There is one additional indicator of self-organization–at the group level–that I could not see at an individual level. As a self-organizing work group, you can:
Indicator #9. Re-form and immediately exist again, as needed, after your lifetime.
Demonstrated, for example, by:
- Group members continuing to help each other, as needed, months and years after the lifetime of the group.
- Group members happily coming together again after the group’s lifetime.
- After the group’s lifetime, when together, members simultaneously demonstrating the same abilities and experiences that they experienced happening during their lifetimes. For example, although some members of the groups I’ve studied hadn’t seen each other or worked together for months or years, they immediately began speaking for the collective, expanding on each others’ ideas without feeling the need to come to agreement, openly sharing themselves without fear of hidden agenda, finishing each others’ sentences and thoughts, teasing each other, and so on.

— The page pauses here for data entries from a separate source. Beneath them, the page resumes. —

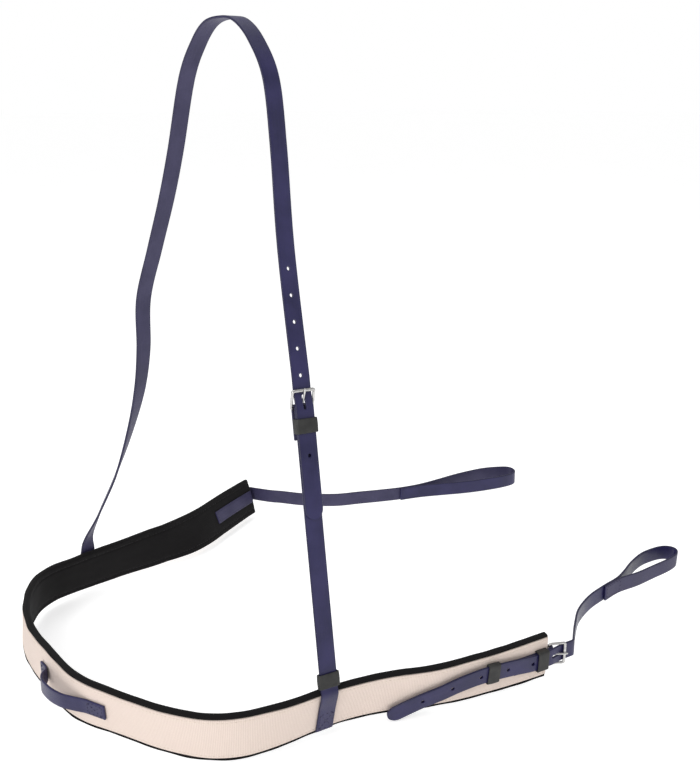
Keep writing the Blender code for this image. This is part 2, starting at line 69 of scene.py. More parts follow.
SLOT_WIDTH = 0.0034  # the hole in use is drawn out to this slot, so that the tongue can swing
WIRE = 0.0014  # radius of the buckle's wire
BUCKLE_WIDTH = 0.0232  # between the middles of the side bars
BUCKLE_LENGTH = 0.0175  # between the middles of the heel bar and the front bar
BUCKLE_CORNER = 0.002
TONGUE_RADIUS = 0.0012
TONGUE_LENGTH = 0.0208
TONGUE_EYE = 0.0030  # outer radius of the eye that turns on the heel bar
KEEPER_LENGTH = 0.014
KEEPER_WALL = 0.0015
KEEPER_PLAY = 0.0005
# The band's plan on each side, from the chest back: (length, degrees of turn towards the tail).
NEAR_RUNS = ((0.023, 0), (0.055, 25), (0.055, -1.5), (0.055, 14), (0.055, 40), (0.055, 11.5),
             (0.109, -26), (0.055, 13), (0.105, 7.5))
OFF_RUNS = ((0.031, 0), (0.048, 9.5), (0.048, 13), (0.048, 16), (0.048, 41), (0.048, 3), (0.099, 1),
            (0.099, -22), (0.098, 5))
# How far the band's top edge tips away from the horse: (distance round the band, degrees).
LEAN = ((-0.567, 2), (-0.480, 7), (-0.420, 12.5), (-0.345, 15), (-0.300, 13.5), (-0.230, 7.5),
        (-0.116, 7), (-0.023, 0), (0.031, 0), (0.168, -7), (0.230, -13.5), (0.300, -9.5),
        (0.370, 2), (0.430, 22), (0.500, 20), (0.567, 15))
NECK_AT_NEAR = -0.3155  # round the band, where the neck strap is sewn on
NECK_AT_OFF = 0.263
UP = Vector((0, 0, 1))
ON_LINING = LINING_THICKNESS + GAP + WEBBING_THICKNESS / 2
ON_WEBBING = LINING_THICKNESS + GAP + WEBBING_THICKNESS + GAP + STRAP_THICKNESS / 2
LAYER = STRAP_THICKNESS + GAP  # from one strap to the next one laid on it
FOLD_RADIUS = WIRE + GAP + STRAP_THICKNESS / 2  # of a chape's middle line, round the heel bar
FOLD_TURN = 15  # degrees between slices round a fold


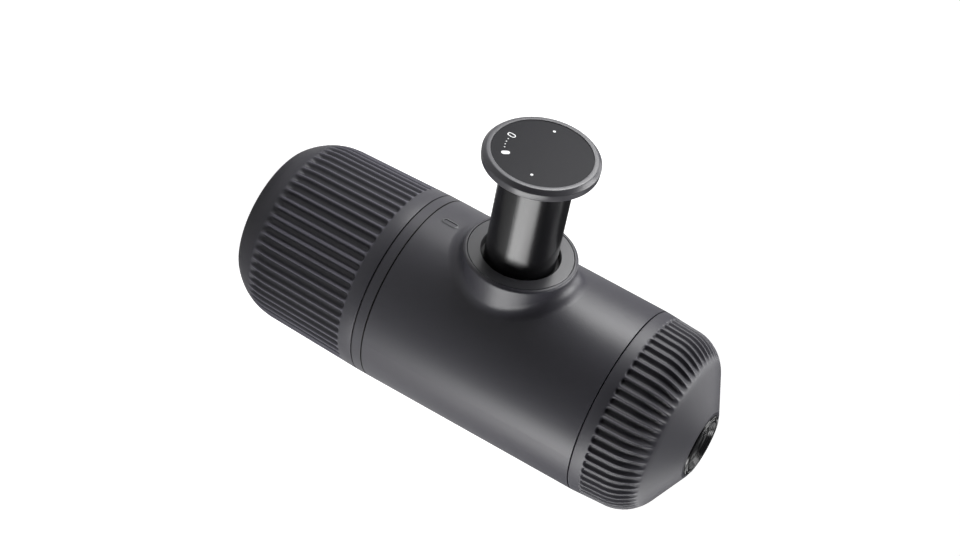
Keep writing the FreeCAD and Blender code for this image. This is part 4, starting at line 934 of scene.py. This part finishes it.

Here in the United States, on our Veterans Day and Memorial Day holidays, you can turn on any TV and see groups of old soldiers back together to remember. Decades, even whole lifetimes, may have passed, yet these veterans smile and laugh and hug–and sometimes cry–together, as if no time had passed at all. These have always been powerful, unforgettable images for me, because they demonstrate so much of what seems amazing about us as human beings. We have it in us to form connections unbounded by time, distance, and individual experience.
I’ve been consciously studying self-organizing work groups since 2006. In that time, I’ve been with several groups after their lifetimes (half a year to several years AFTER the working lifetimes of the groups). Group members are back together to reflect on their time as a group. Each time we do this, the experience feels similar. Group members smile and laugh and reminise and brainstorm and work, together, as if no time had passed at all. I get to watch people who are clearly deeply connected, happy to be together, happy to help each other (and their current/former organizations, as needed), and happy to help and teach me. Soon enough, they pull me in to join them and share my own experience as a self-organizing work group member myself. I see in these groups the same thing I see in the old veterans on TV–people whose connections appear to be unbounded by time, distance, and individual experience. Better yet, I experience it myself.
Does this sound like something our organizations could use more of? Our employees and customers? Teachers and students? Managers and administrators? Nurses, doctors, and patients? How about our individual, stressed-out work selves? Spend 10-minutes of conscious time with a self-organizing work group. For me, it has become a no brainer. I want to work in these groups, with these groups, and with the people who emerge from them. The first step for me was recognizing that I was already part of a group like this. Awareness, on my own, isn’t my strong suit. Fortunately for me, my self-organizing work groups help me experience and see what I can’t fully imagine and experience on my own.